À Deodha, un village au centre du Bihar, Vineet Kumar Thakur esquisse un sourire gêné face à la maison familiale dont les murs sont faits de paille. Lui est pompiste dans une station essence au Kerala et n’est de passage que pour de courtes vacances dans le logis où vivent ses parents, l’une de ses sœurs et sa grand-mère. Il en profite pour afficher son ambition pour la famille. « Notre prochain projet est de démolir cette maison pour en bâtir une nouvelle, plus grande et mieux équipée », ébauche le jeune homme de 22 ans. « Un jour, le Bihar sera comme le Kerala », espère Mohammad Reyaj, un coiffeur bihari qui travaille dans la ville keralite de Beypore depuis 2014.

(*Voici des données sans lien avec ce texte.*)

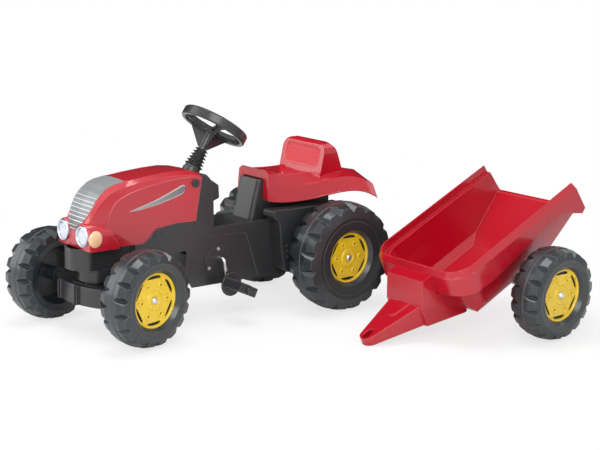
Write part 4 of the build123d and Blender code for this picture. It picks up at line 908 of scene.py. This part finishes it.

Il confie avoir l’intention de quitter le Kerala pour se rendre dans les pays du Golfe où il espère toucher un revenu deux à trois fois supérieur. « Nous sommes nombreux à venir au Kerala pour acquérir de l’expérience pendant quelques années, puis nous partons vers le Golfe », indique-t-il. Le Kerala comme première étape d’une initiation au mode de vie carboné. Dans l’Uttar Pradesh, l’État le plus peuplé d’Inde, Irshad Malik reçoit dans la maison familiale, à 2000 kilomètres du Kerala où son fils travaille comme artisan du bois. « Le Kerala a une vraie influence ici. Lorsque mon fils me rend visite, nous parlons souvent du mode de vie là-bas. Et nous rêvons des choses matérielles qu’ils ont là-bas », indique ce père de famille. Une douce musique aux oreilles des pays du Golfe, qui misent sur la croissance de la demande indienne en énergies fossiles pour y accroître leurs exportations d’hydrocarbures.